All these tumultous adventures in America are set against the evolving background of the court of the Emperor Charles V, his succession of wars against the King of France, his rows with the Papacy, his domination of Italy, his attempts to stifle Protestantism in Germany and his confrontation with the Ottoman Empire in the Mediterranean. Hugh Thomas is emphatic that for all the distractions of these multiple responsibilities, Charles V remained in impressive control of the evolution of the Spanish Empire through the all-powerful Council of the Indies. In separate chapters we see for ourselves the working cogs of the Spanish Empire: the monopoly of the riverine port of Seville and its outer harbour of Sanlucar, the size and nature of the ships, their disparate, poorly paid crews and the worm-vulnerable ship bottoms that tied Spain to its Empire. We look over the composition of the ruling Council, and the linked cousinage and recruiting grounds of the Conquistadors – overwhelmingly from the poor gentry of Estramadura and Andalucia whose fathers and grandfathers had fought in the last war against Muslim Granada. We see how even the most successful Conquistadors were forced to surrender their bullion hoarde the moment they landed back in Spain, in return for being paid a government annuity, how they petitioned the court for formal commissions, how they sued each other in the law courts, how they wrote letters and notarised their decisions even whilst lost in the interior and how they were, in practice, forced to work in tandem with the great banking dynasties - Flemish, Florentine, Genoese or German - to equip their modest armadas (typically no more than half a dozen ships and a couple of hundred men) with food, soldiers, animals and weaponry.

It also becomes clear that the easy assumptions of Spanish military superiority over the American Indians, in terms of cavalry and cannon, were in practice less important than their simple iron-age superiority in armour, pike and sword.
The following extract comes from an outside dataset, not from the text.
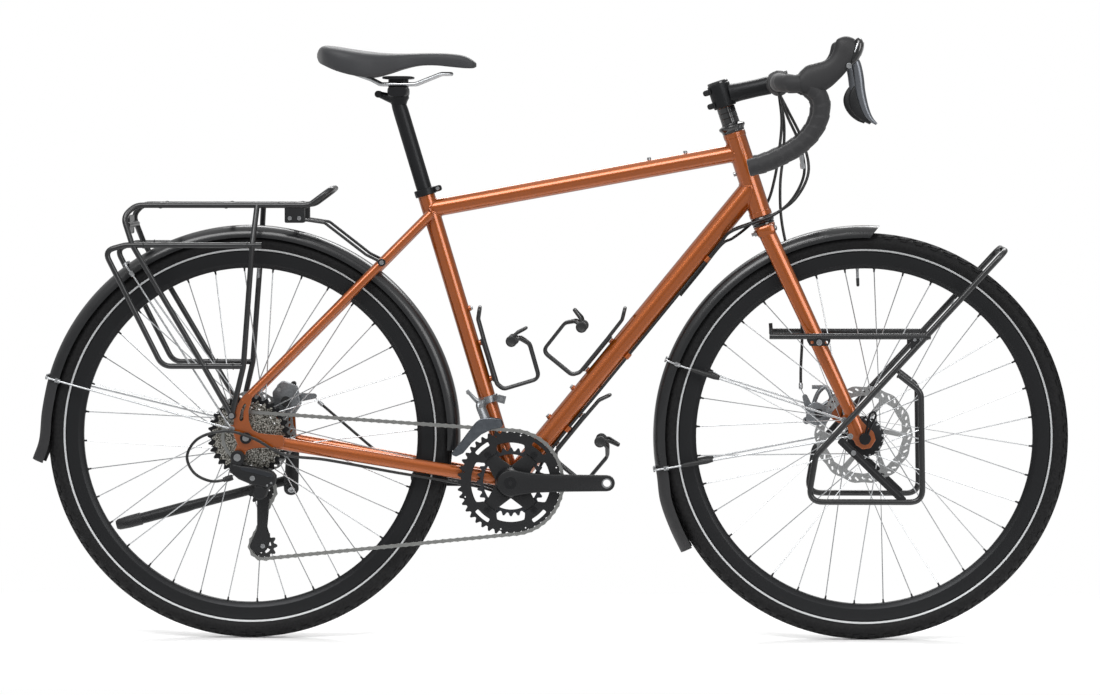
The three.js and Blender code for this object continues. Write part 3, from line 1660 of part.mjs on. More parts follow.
const ringThickness = 3;
const outerRingInner = 58;
const spiderThickness = 5;
const innerRingLine = chainLine - ringThickness - spiderThickness - gap;
const innerRingOuter = 53;
const innerRingInner = 40;
const armInnerPlace = 54;
const armOuterPlace = 66;
const armHalfDepth = 17;
const armTipRadius = 14;
const crankBossRadius = 24;
const boltCircleRadius = 64;
const spiderArmHalf = 9;
const leftArmInner = 50;
const axleEnd = 60;

function chainringOuter() {
  const outer = chainringPitchRadius - chainHalfHeight - runningGap;
  const half = ringThickness / 2;
  const profile = [
    [outerRingInner, -half],
    [outer, -half],
    [outer, half],
    [outerRingInner, half],
  ];
  return turned(beside(bracket, -chainLine), profile, wheelSegments);
}

function chainringInner() {
  const half = ringThickness / 2;
  return turned(
    beside(bracket, -innerRingLine),
    [
      [innerRingInner, -half],
      [innerRingOuter, -half],
      [innerRingOuter, half],
      [innerRingInner, half],
    ],
    wheelSegments,
  );
}

const spiderDegrees = [50, 130, 230, 310];

function crankRight() {
  const outerFace = -chainLine + ringThickness / 2 + gap;
  const innerFace = outerFace + spiderThickness - gap;
  const arms = spiderDegrees.map((degrees) =>
    strut(
      beside(bracket, (outerFace + innerFace) / 2),
      polar(bracket, boltCircleRadius, degrees, (outerFace + innerFace) / 2),
      crankBossRadius * 0.8,
      spiderArmHalf,
      (innerFace - outerFace) / spiderArmHalf,
      6,
    ),
  );
  const end = bracketShellWidth / 2 + leftCupDepth + leftArmInner;
  return join(
    rod(beside(bracket, -armOuterPlace), beside(bracket, innerFace), crankBossRadius, tubeSides),
    rod(beside(bracket, outerFace), beside(bracket, axleEnd), crankAxleRadius, tubeSides),
    arms.map((arm) => cut(arm, slab(innerFace, end), slab(-end, outerFace))),
    crankArm(1, -armOuterPlace, -armInnerPlace),
  );
}

function slab(from, to) {
  const reach = 3 * chainringPitchRadius;
  return box([bracket.x - reach, bracket.x + reach], [from, to], [bracket.z - reach, bracket.z + reach]);
}

function crankArm(heading, low, high) {
  const tip = at(bracket.x + heading * crankLength, 0, bracket.z);
  const middle = (low + high) / 2;
  const hole = rod(beside(tip, low - overrun), beside(tip, high + overrun), armTipRadius / 2, 12);
  return cut(
    join(
      strut(beside(bracket, middle), beside(tip, middle), armHalfDepth, armTipRadius * 0.9, 0.5, 4),
      rod(beside(bracket, low), beside(bracket, high), crankBossRadius, tubeSides),
      rod(beside(tip, low), beside(tip, high), armTipRadius, tubeSides),
    ),
    hole,
    slab(high, high + 5 * armTipRadius),
    slab(low - 5 * armTipRadius, low),
  );
}

function crankLeft() {
  const outer = armOuterPlace;
  return cut(
    crankArm(-1, leftArmInner, outer),
    rod(
      beside(bracket, leftArmInner - overrun),
      beside(bracket, axleEnd + gap),
      crankAxleRadius + gap,
      tubeSides,
    ),
  );
}

// Front derailleur: a band on the seat tube and a cage over the chain

const changerHeight = 145;
const changerBandHeight = 12;
const changerWall = 3.5;
const changerPlateWall = 1.2;
const changerOuterY = 49.6;
const changerInnerY = 40.4;
const changerInnerRadius = 88;
const changerOuterRadius = 108;
const changerStartDegrees = 96;
const changerEndDegrees = 148;
const changerSteps = 6;
const changerArmY = 30;
const changerArmHalf = 10;
const changerArmShares = { top: [-0.359, 0.897], foot: [-0.276, 0.662], horn: [-0.524, 1.09] };

// A piece of the changer's arc, seen from the side, between two radii.
function changerBand(start, end, outer, inner, steps) {
  const centre = at(0, 0, 0);
  const ring = [
    ...arcAround(centre, outer, start, end, steps),
    ...arcAround(centre, inner, end, start, steps),
  ];
  return ring.map((point) => [point.x, point.z]);
}

function frontDerailleur() {
  const low = along(bracket, seatUp, changerHeight - changerBandHeight / 2);
  const high = along(bracket, seatUp, changerHeight + changerBandHeight / 2);
  const bandRadius = seatTubeRadius + gap + changerWall;
  const [start, end] = [changerStartDegrees, changerEndDegrees];
  const [inner, outer] = [changerInnerRadius, changerOuterRadius];
  const outline = changerBand(start, end, outer, inner, changerSteps);
  const outerPlate = [-changerOuterY - changerPlateWall, -changerOuterY];
  const innerPlate = [-changerInnerY, -changerInnerY + changerPlateWall];
  const across = [outerPlate[0], innerPlate[1]];
  const wall = 2 * changerPlateWall;
  const armTop = placed(bracket, changerHeight, changerArmShares.top, -changerArmY);
  const footY = -changerInnerY + changerPlateWall + changerArmHalf * 0.5;
  const armFoot = placed(bracket, changerHeight, changerArmShares.foot, footY);
  const horn = placed(bracket, changerHeight, changerArmShares.horn, -changerArmY * 0.8);
  const post = along(bracket, seatUp, changerHeight);
  return cut(
    join(
      rod(low, high, bandRadius, tubeSides),
      rod(post, armTop, changerArmHalf * 0.9, railSides),
      strut(armTop, armFoot, changerArmHalf, changerArmHalf * 0.7, 0.8, railSides),
      rod(armTop, horn, changerArmHalf / 2, railSides),
      plate(bracket, outline, ...outerPlate),
      plate(bracket, outline, ...innerPlate),
      plate(bracket, changerBand(start + 1, start + 9, outer - wall / 2, outer - 2 * wall, 1), ...across),
      plate(bracket, changerBand(end - 9, end - 1, outer - wall, inner + 2 * wall, 1), ...across),
    ),
    rod(along(low, seatUp, -bandRadius), along(high, seatUp, bandRadius), seatTubeRadius + gap, tubeSides),
  );
}

// Rear derailleur: a body under the hanger and the long cage that carries both pulleys

const knuckleRadius = 12;
const knuckleDepth = 16;
// The cage plates' outline: shares of the distance between the pulleys, from the guide pulley
const pulleyCageShares = [
  [-0.085, 0.128], [0.106, 0.128], [0.128, -0.213], [0.085, -0.66], [0.149, -0.894],
  [0.064, -1.106], [-0.128, -1.128], [-0.234, -1.021], [-0.085, -0.681],
];

function rearDerailleur() {
  const hangerFace = -dropoutOuter - gap;
  const bodyOuter = hangerFace - knuckleDepth;
  const guide = beside(guidePulley, 0);
  const tension = beside(tensionPulley, 0);
  const outline = scaled(guide.distanceTo(tension), pulleyCageShares);
  const outerPlate = [-cageOuterY - cagePlateWall, -cageOuterY];
  const innerPlate = [-cageInnerY, -cageInnerY + cagePlateWall];
  const pins = [guide, tension].map((place) =>
    rod(beside(place, outerPlate[0]), beside(place, innerPlate[1]), pulleyPinRadius, rodSides),
  );
  return join(
    rod(beside(hanger, bodyOuter), beside(hanger, hangerFace), knuckleRadius, tubeSides),
    strut(
      beside(hanger, hangerFace - knuckleRadius),
      beside(guide, (outerPlate[0] + bodyOuter) / 2),
      knuckleRadius,
      knuckleRadius,
      0.7,
      rodSides,
    ),
    rod(beside(guide, bodyOuter + knuckleDepth / 5), beside(guide, outerPlate[1]), knuckleRadius, tubeSides),
    plate(guide, outline, ...outerPlate),
    plate(guide, outline, ...innerPlate),
    pins,
  );
}

// Cables: each route's points are chosen by hand

const longCableSteps = 34;
const shortCableSteps = 16;
const cableSeat = 1.2;

// A point of a cable that lies along the underside of the down tube.
function underTube(share, y) {
  const place = between(bracket, downTubeFront, share);
  const drop = Math.sqrt((downTubeRadius + cableRadius + cableSeat) ** 2 - y ** 2);
  return beside(along(place, downTubeUnder, drop), y);
}

function cable(points) {
  const steps = points.length > 12 ? longCableSteps : shortCableSteps;
  return sweep(smooth(points, steps), ringOutline(cableRadius, rodSides), upward);
}

const rearBrakeRoute = [
  at(395, 60, 937.6), at(412, 58, 905), at(438, 45, 850), at(446, 34, 800), at(424, 30, 756),
  at(392, 28, 732), at(352, 27, 716), at(312, 20, 700), underTube(0.84, 13), underTube(0.6, 13),
  underTube(0.35, 13), underTube(0.12, 13), at(-50, 13, 245), at(-85, 17, 253), at(-112, 23, 262),
  at(-160, 28, 271), at(-230, 38, 284), at(-280, 52, 303), at(-308, 55, 324), at(-350, 54, 360),
  at(-400, 53, 403),
];
const rearShiftRoute = [
  at(395, -60, 937.6), at(408, -58, 900), at(430, -46, 850), at(438, -34, 800), at(418, -30, 756),
  at(388, -28, 730), at(350, -27, 715), at(310, -20, 698), underTube(0.84, -13), underTube(0.6, -13),
  underTube(0.35, -13), underTube(0.12, -13), at(-50, -13, 245), at(-85, -17, 252), at(-112, -24, 261),
  at(-180, -31, 274), at(-260, -40, 288), at(-380, -58, 311), at(-448, -84, 322), at(-500, -92, 350),
  at(-545, -94, 362), at(-594, -94, 348), at(-612, -92, 318), at(-600, -90, 290), at(-572, -87, 276),
  at(-546, -85, 278),
];
const frontShiftRoute = [
  at(395, 36, 937.6), at(400, 34, 890), at(396, 30, 840), at(388, 27, 790), at(376, 27, 750),
  at(352, 34, 717), at(316, 16, 688), underTube(0.84, 3), underTube(0.74, 3), underTube(0.66, 3),
];
const frontBrakeRoute = [
  at(395, 84, 938.4), at(404, 86, 890), at(404, 84, 840), at(398, 76, 780), at(400, 70, 720),
  at(412, 66, 660), at(430, 66, 590), at(436, 64, 520), at(434, 60, 460), at(434, 54, 428),
];

// Assembly

addPiece("main_frame", mainFrame(), materials.copper);
addPiece("rear_frame", rearFrame(), materials.copper);
addPiece("seat_clamp", seatClamp(), materials.blackMetal);
addPiece("seat_post", seatPost(), materials.blackMetal);
addPiece("saddle_rails", saddleRails(), materials.silver);
addPiece("saddle", saddle(), materials.black);
addPiece("headset_upper", headsetUpper(), materials.blackMetal);
addPiece("headset_lower", headsetLower(), materials.blackMetal);
addPiece("fork", fork(), materials.copper);
addPiece("stem", stem(), materials.blackMetal);
addPiece("handlebar", handlebar(barRadius), materials.black);
for (const [name, hand] of Object.entries(sides)) {
  addPiece(`hood_${name}`, hood(hand), materials.rubber);
  addPiece(`lever_${name}`, lever(hand), materials.blackMetal);
}
const rearGuard = mudguard(rearAxle, rearGuardStart, rearGuardEnd, rearFlapShares);
const frontGuard = mudguard(frontAxle, frontGuardStart, frontGuardEnd, frontFlapShares);
addPiece("rear_mudguard", rearGuard, materials.black);
addPiece("front_mudguard", frontGuard, materials.black);
addPiece("rear_stays", rearStays(), materials.silver);
for (const [name, stay] of Object.entries(frontStays)) {
  addPiece(name, frontStay(stay), materials.silver);
}
addPiece("rear_rack", rearRack(), materials.blackMetal);
addPiece("front_rack", frontRack(), materials.blackMetal);
for (const [name, seat] of Object.entries(cageSeats)) {
  addPiece(name, bottleCage(seat), materials.blackMetal);
}
addPiece("stand_bracket", standBracket(), materials.blackMetal);
addPiece("stand_leg", standLeg(), materials.blackMetal);
addPiece("front_calliper", calliper(frontAxle, frontCalliperShares), materials.blackMetal);
addPiece("rear_calliper", calliper(rearAxle, rearCalliperShares), materials.blackMetal);
addPiece("front_brake_arm", brakeArm(frontArmPivot, frontArmDegrees), materials.blackMetal);
addPiece("rear_brake_arm", brakeArm(rearArmPivot, rearArmDegrees), materials.blackMetal);
addPiece("front_tyre", tyre(frontAxle), materials.rubber);
addPiece("front_rim", rim(frontAxle, valveDegrees.front), materials.blackMetal);
addPiece("front_hub", frontHub(), materials.blackMetal);
addPiece("front_rotor", rotor(frontAxle), materials.steel);
addPiece("front_axle", frontAxleShaft(), materials.blackMetal);
addPiece("rear_tyre", tyre(rearAxle), materials.rubber);
addPiece("rear_rim", rim(rearAxle, valveDegrees.rear), materials.blackMetal);
addPiece("rear_hub", rearHub(), materials.blackMetal);
addPiece("rear_rotor", rotor(rearAxle), materials.steel);
addPiece("rear_axle", rearAxleShaft(), materials.blackMetal);
const spokeInset = hubFlangeThickness + spokeHalf + gap;
for (const [name, hand] of Object.entries(sides)) {
  const frontPlace = frontFlangePlace - spokeInset;
  const rearPlace = (hand < 0 ? rearRightFlange : rearLeftFlange) - spokeInset;
  const front = spokes(frontAxle, frontFlangeRadius - spokeHoleInset, frontPlace, hand);
  const rear = spokes(rearAxle, rearFlangeRadius - spokeHoleInset, rearPlace, hand);
  addPiece(`front_spokes_${name}`, front, materials.steel);
  addPiece(`rear_spokes_${name}`, rear, materials.steel);
}
addPiece("cassette", cassette(), materials.steel);
addPiece("guide_pulley", pulley(guidePulley), materials.black);
addPiece("tension_pulley", pulley(tensionPulley), materials.black);
addPiece("chain", chain(), materials.steel);
addPiece("chainring_outer", chainringOuter(), materials.blackMetal);
addPiece("chainring_inner", chainringInner(), materials.steel);
addPiece("crank_right", crankRight(), materials.blackMetal);
addPiece("crank_left", crankLeft(), materials.blackMetal);
addPiece("front_derailleur", frontDerailleur(), materials.silver);
addPiece("rear_derailleur", rearDerailleur(), materials.blackMetal);
addPiece("rear_brake_cable", cable(rearBrakeRoute), materials.rubber);
addPiece("rear_shift_cable", cable(rearShiftRoute), materials.rubber);
addPiece("front_shift_cable", cable(frontShiftRoute), materials.rubber);
addPiece("front_brake_cable", cable(frontBrakeRoute), materials.rubber);

export default bicycle;
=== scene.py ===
import json
import math

import bmesh
import bpy
from mathutils import Matrix, Vector


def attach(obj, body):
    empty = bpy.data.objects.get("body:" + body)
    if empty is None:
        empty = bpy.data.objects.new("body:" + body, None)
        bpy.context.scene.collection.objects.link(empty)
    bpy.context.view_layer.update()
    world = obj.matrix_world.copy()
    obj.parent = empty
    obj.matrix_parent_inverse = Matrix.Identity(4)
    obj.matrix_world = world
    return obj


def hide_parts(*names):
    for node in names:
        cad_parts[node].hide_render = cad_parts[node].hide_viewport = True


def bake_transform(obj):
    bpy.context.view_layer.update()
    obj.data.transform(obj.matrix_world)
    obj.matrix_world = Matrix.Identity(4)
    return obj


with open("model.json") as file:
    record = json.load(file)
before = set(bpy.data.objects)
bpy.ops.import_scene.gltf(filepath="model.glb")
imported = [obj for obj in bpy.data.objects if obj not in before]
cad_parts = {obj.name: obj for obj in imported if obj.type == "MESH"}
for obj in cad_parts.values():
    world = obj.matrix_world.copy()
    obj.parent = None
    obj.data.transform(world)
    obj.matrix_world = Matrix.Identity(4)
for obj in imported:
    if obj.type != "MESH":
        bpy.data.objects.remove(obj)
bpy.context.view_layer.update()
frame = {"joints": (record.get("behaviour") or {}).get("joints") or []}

# Shapes are worked out in millimetres and made metres in shapeMesh. Cable routes, lights and camera are in metres.
mm = 0.001
leftward = Vector((0, 1, 0))
upward = Vector((0, 0, 1))


def jointOf(name):
    return next(joint for joint in frame["joints"] if joint["name"] == name)


def jointPlace(name):
    return Vector(jointOf(name)["pos_m"]) / mm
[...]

The small numbers of recorded Spanish tended to act as an elite corps within armies that were numerically dominated by thousands of Indian allies and machete -bodyguards of black slaves. A key Spanish tactic was violent kidnap during a diplomatic meeting, be it an Inca Emperor or tribal chieftain, who was then turned into a compliant mouth-piece. A handful of these chiefs survived to become trusted Spanish allies, though most were garrotted or thrown to the packs of war-dogs after they had fed, bedded and guided the armies of conquest through their homeland.

But the process of conquest (savage and violent though it was) was often milder than the subsequent period of settlement, dominated by slave raiding, rape, the sacking of villages and burning of crops, leading to famine and wholescale depopulation. The exact figures are much disputed but it appears that the process of Spanish settlement was at least as violent as the Black Death, with population dropping by a third. Forced labour, either in the mines or on plantations completed the devastation, which was given a further twist by the importation of negro slaves. The culmination of the process was the arrival of the Royal Official, typically a university trained judge or scion of an aristocratic dynasty, who would check the account books, preside over commissions of inquiry and oversee the establishment of self-governing municipalities. The true heroes of the story flit in and out of all its stages, for small companies of Dominican and Franciscan friars accompanied the armies of conquest, and subsequently set up colleges, artisan schools and chapels. They took the horror stories home, wrote pamphlets, preached, composed music and were not afraid to emphatically tell the Emperor and his Queen (such as Las Casas did in both 1517 and 1541) what was being committed in their name, and so eventually helped push through an impressive body of legal and spiritual reforms - called the New Laws - whose 40 humane and liberal decrees- were officially published in 1543. They were proclaimed but not applied. Those Royal officials who did try to impose the New Laws were either assassinated, poisoned, sued in the law courts (by a united body of settlers) or recalled for formenting rebellion. But the Mestizo culture, that fascinating fusion of Hispanic and American, that still prevails over all of Central and Southern America was firmly established in this period, even if neither settlers nor reforming friars always follow the sage and pragmatic advice of Viceroy Mendoza, which was to “Do little, and do that slowly.”